§ **Data extracted from a collection**
-- begin --

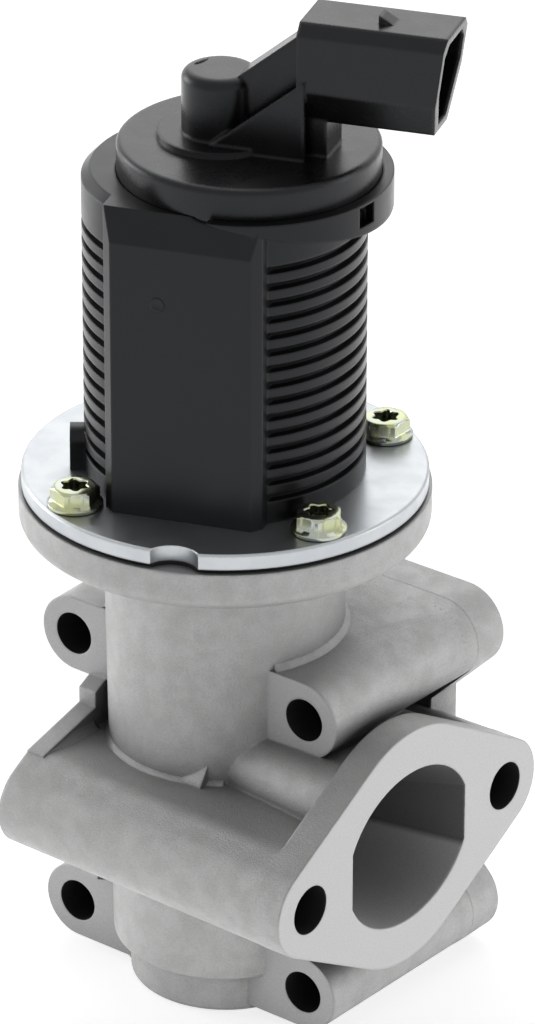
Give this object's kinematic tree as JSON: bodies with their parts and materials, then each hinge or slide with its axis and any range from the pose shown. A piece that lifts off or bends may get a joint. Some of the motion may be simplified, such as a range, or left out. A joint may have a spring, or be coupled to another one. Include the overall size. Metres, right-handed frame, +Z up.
{
  "type": "egr valve",
  "caption": "Solenoid exhaust gas recirculation valve: cast body with a side port and rear windows, finned coil housing, sensor tower and plug socket.",
  "frame": {"origin": "on the valve axis, level with the centre of the four long bolt holes", "axes": "+Z up the valve axis towards the sensor cover, +X the outward normal of the two-bolt side port, +Y the outward normal of the rear mounting face"},
  "size_m": [0.0826, 0.0789, 0.2019],
  "materials": {
    "cast_aluminium": "fine sand-like die cast skin",
    "turned_steel": "turned",
    "seat_steel": "ground heat-resistant steel",
    "sintered_iron": "sintered, oil dark",
    "seal_rubber": "matt",
    "spring_steel": "drawn wire",
    "gasket_sheet": "dark coated sheet",
    "zinc_plate": "bright zinc plated",
    "zinc_screws": "yellow passivated zinc",
    "magnet_iron": "soft iron, bright",
    "bobbin_plastic": "natural glass filled",
    "copper_winding": "enamelled copper wire",
    "black_moulding": "satin black, glass filled",
    "black_cover": "satin black",
    "track_card": "printed card",
    "tinned_brass": "tinned"
  },
  "bodies": {
    "housing": {"valve_body": "cast_aluminium", "bottom_plug": "turned_steel", "upper_seat": "seat_steel", "lower_seat": "seat_steel", "stem_guide": "sintered_iron", "deposit_shield": "seat_steel", "stem_seal": "seal_rubber", "seal_cap": "turned_steel", "spring_washer": "turned_steel", "return_spring": "spring_steel", "plate_gasket": "gasket_sheet", "mounting_plate": "zinc_plate", "plate_screws": "zinc_screws", "pole_core": "magnet_iron", "guide_tube": "turned_steel", "coil_bobbin": "bobbin_plastic", "coil_winding": "copper_winding", "yoke_can": "magnet_iron", "flux_plate": "magnet_iron", "solenoid_shell": "black_moulding", "sensor_cover": "black_cover", "cover_seal": "seal_rubber", "sensor_track": "track_card", "terminal_pins": "tinned_brass", "sensor_spring": "spring_steel"},
    "valve": {"valve_stem": "seat_steel", "upper_disc": "seat_steel", "lower_disc": "seat_steel", "spring_retainer": "turned_steel", "armature": "magnet_iron"},
    "sensor_slider": {"sensor_plunger": "bobbin_plastic", "sensor_wiper": "tinned_brass"}
  },
  "joints": [
    {"name": "valve_lift", "type": "slide", "parent": "housing", "child": "valve", "axis": [0, 0, -1], "range_m": [0, 0.0055], "stiffness_N_per_m": 3000, "springref_m": -0.006, "deforming": ["return_spring"]},
    {"name": "sensor_slide", "type": "slide", "parent": "housing", "child": "sensor_slider", "axis": [0, 0, -1], "range_m": [0, 0.0055], "stiffness_N_per_m": 200, "springref_m": 0.012, "deforming": ["sensor_spring"]}
  ],
  "couplings": [
    {"joint": "sensor_slide", "follows": "valve_lift", "ratio": 1}
  ]
}
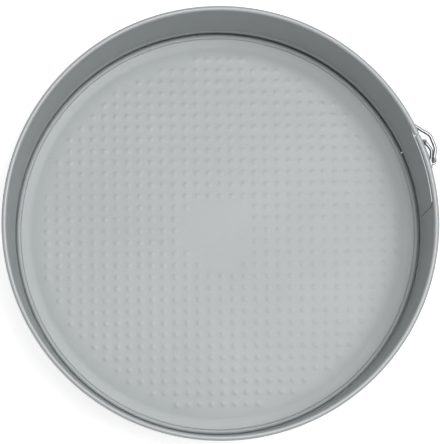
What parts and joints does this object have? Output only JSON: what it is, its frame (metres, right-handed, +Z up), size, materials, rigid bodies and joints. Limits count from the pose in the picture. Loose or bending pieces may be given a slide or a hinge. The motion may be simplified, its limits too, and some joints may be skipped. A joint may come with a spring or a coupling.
{
  "type": "round cake tin",
  "caption": "Round springform cake tin: a sprung ring with a rolled rim, closed by an over-centre wire clasp, on a loose pressed base.",
  "frame": {"origin": "on the tin's axis, in the plane of the foot that it stands on", "axes": "+Z up along the tin's axis, +X from the axis towards the clasp"},
  "size_m": [0.276, 0.2668, 0.068],
  "materials": {
    "coated_steel": "satin grey non-stick coating on steel sheet",
    "coated_base": "satin grey non-stick coating on steel sheet",
    "coated_plate": "satin grey coating on pressed steel",
    "bright_wire": "drawn bright steel wire"
  },
  "bodies": {
    "shell": {"ring": "coated_steel", "lever_bracket": "coated_plate", "keeper": "coated_plate"},
    "base": {"base_disc": "coated_base"},
    "lever": {"clasp_lever": "bright_wire"},
    "link": {"clasp_link": "bright_wire"}
  },
  "joints": [
    {"name": "base_lift", "type": "slide", "parent": "shell", "child": "base", "axis": [0, 0, 1], "range_m": [0, 0.075]},
    {"name": "lever_hinge", "type": "hinge", "parent": "shell", "child": "lever", "pos_m": [0.13739, 0.00189, 0.036], "axis": [0, 0, 1], "range_deg": [0, 140]},
    {"name": "link_hinge", "type": "hinge", "parent": "lever", "child": "link", "pos_m": [0.13773, -0.01142, 0.036], "axis": [0, 0, 1], "range_deg": [-182, 0]}
  ],
  "couplings": [
    {"joint": "link_hinge", "follows": "lever_hinge", "ratio": -1.3}
  ]
}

-- end --

§ **Exercise details**
Give back the data above exactly as it appears.

§ **Solution**
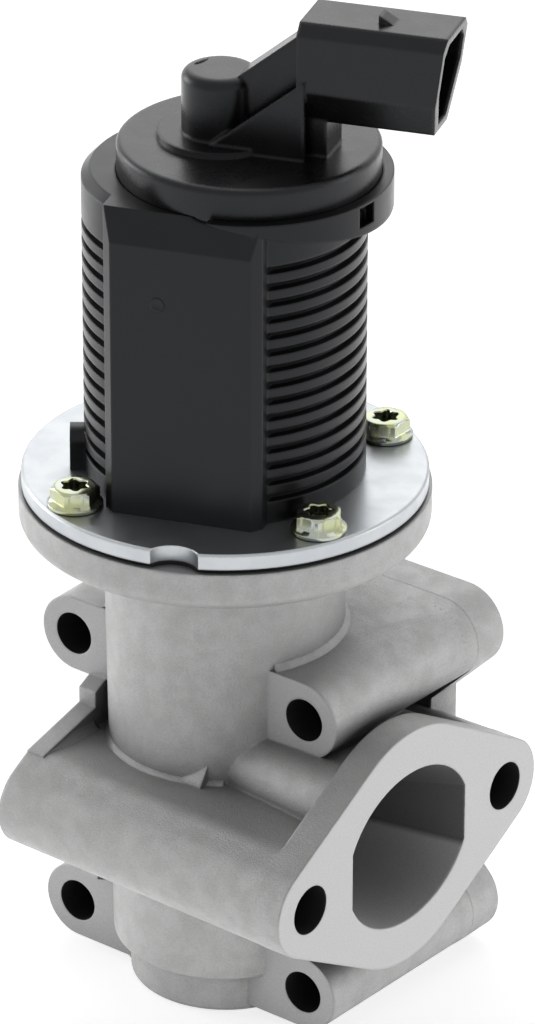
Give this object's kinematic tree as JSON: bodies with their parts and materials, then each hinge or slide with its axis and any range from the pose shown. A piece that lifts off or bends may get a joint. Some of the motion may be simplified, such as a range, or left out. A joint may have a spring, or be coupled to another one. Include the overall size. Metres, right-handed frame, +Z up.
{
  "type": "egr valve",
  "caption": "Solenoid exhaust gas recirculation valve: cast body with a side port and rear windows, finned coil housing, sensor tower and plug socket.",
  "frame": {"origin": "on the valve axis, level with the centre of the four long bolt holes", "axes": "+Z up the valve axis towards the sensor cover, +X the outward normal of the two-bolt side port, +Y the outward normal of the rear mounting face"},
  "size_m": [0.0826, 0.0789, 0.2019],
  "materials": {
    "cast_aluminium": "fine sand-like die cast skin",
    "turned_steel": "turned",
    "seat_steel": "ground heat-resistant steel",
    "sintered_iron": "sintered, oil dark",
    "seal_rubber": "matt",
    "spring_steel": "drawn wire",
    "gasket_sheet": "dark coated sheet",
    "zinc_plate": "bright zinc plated",
    "zinc_screws": "yellow passivated zinc",
    "magnet_iron": "soft iron, bright",
    "bobbin_plastic": "natural glass filled",
    "copper_winding": "enamelled copper wire",
    "black_moulding": "satin black, glass filled",
    "black_cover": "satin black",
    "track_card": "printed card",
    "tinned_brass": "tinned"
  },
  "bodies": {
    "housing": {"valve_body": "cast_aluminium", "bottom_plug": "turned_steel", "upper_seat": "seat_steel", "lower_seat": "seat_steel", "stem_guide": "sintered_iron", "deposit_shield": "seat_steel", "stem_seal": "seal_rubber", "seal_cap": "turned_steel", "spring_washer": "turned_steel", "return_spring": "spring_steel", "plate_gasket": "gasket_sheet", "mounting_plate": "zinc_plate", "plate_screws": "zinc_screws", "pole_core": "magnet_iron", "guide_tube": "turned_steel", "coil_bobbin": "bobbin_plastic", "coil_winding": "copper_winding", "yoke_can": "magnet_iron", "flux_plate": "magnet_iron", "solenoid_shell": "black_moulding", "sensor_cover": "black_cover", "cover_seal": "seal_rubber", "sensor_track": "track_card", "terminal_pins": "tinned_brass", "sensor_spring": "spring_steel"},
    "valve": {"valve_stem": "seat_steel", "upper_disc": "seat_steel", "lower_disc": "seat_steel", "spring_retainer": "turned_steel", "armature": "magnet_iron"},
    "sensor_slider": {"sensor_plunger": "bobbin_plastic", "sensor_wiper": "tinned_brass"}
  },
  "joints": [
    {"name": "valve_lift", "type": "slide", "parent": "housing", "child": "valve", "axis": [0, 0, -1], "range_m": [0, 0.0055], "stiffness_N_per_m": 3000, "springref_m": -0.006, "deforming": ["return_spring"]},
    {"name": "sensor_slide", "type": "slide", "parent": "housing", "child": "sensor_slider", "axis": [0, 0, -1], "range_m": [0, 0.0055], "stiffness_N_per_m": 200, "springref_m": 0.012, "deforming": ["sensor_spring"]}
  ],
  "couplings": [
    {"joint": "sensor_slide", "follows": "valve_lift", "ratio": 1}
  ]
}
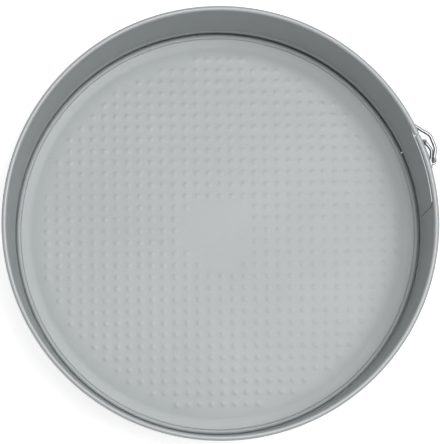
What parts and joints does this object have? Output only JSON: what it is, its frame (metres, right-handed, +Z up), size, materials, rigid bodies and joints. Limits count from the pose in the picture. Loose or bending pieces may be given a slide or a hinge. The motion may be simplified, its limits too, and some joints may be skipped. A joint may come with a spring or a coupling.
{
  "type": "round cake tin",
  "caption": "Round springform cake tin: a sprung ring with a rolled rim, closed by an over-centre wire clasp, on a loose pressed base.",
  "frame": {"origin": "on the tin's axis, in the plane of the foot that it stands on", "axes": "+Z up along the tin's axis, +X from the axis towards the clasp"},
  "size_m": [0.276, 0.2668, 0.068],
  "materials": {
    "coated_steel": "satin grey non-stick coating on steel sheet",
    "coated_base": "satin grey non-stick coating on steel sheet",
    "coated_plate": "satin grey coating on pressed steel",
    "bright_wire": "drawn bright steel wire"
  },
  "bodies": {
    "shell": {"ring": "coated_steel", "lever_bracket": "coated_plate", "keeper": "coated_plate"},
    "base": {"base_disc": "coated_base"},
    "lever": {"clasp_lever": "bright_wire"},
    "link": {"clasp_link": "bright_wire"}
  },
  "joints": [
    {"name": "base_lift", "type": "slide", "parent": "shell", "child": "base", "axis": [0, 0, 1], "range_m": [0, 0.075]},
    {"name": "lever_hinge", "type": "hinge", "parent": "shell", "child": "lever", "pos_m": [0.13739, 0.00189, 0.036], "axis": [0, 0, 1], "range_deg": [0, 140]},
    {"name": "link_hinge", "type": "hinge", "parent": "lever", "child": "link", "pos_m": [0.13773, -0.01142, 0.036], "axis": [0, 0, 1], "range_deg": [-182, 0]}
  ],
  "couplings": [
    {"joint": "link_hinge", "follows": "lever_hinge", "ratio": -1.3}
  ]
}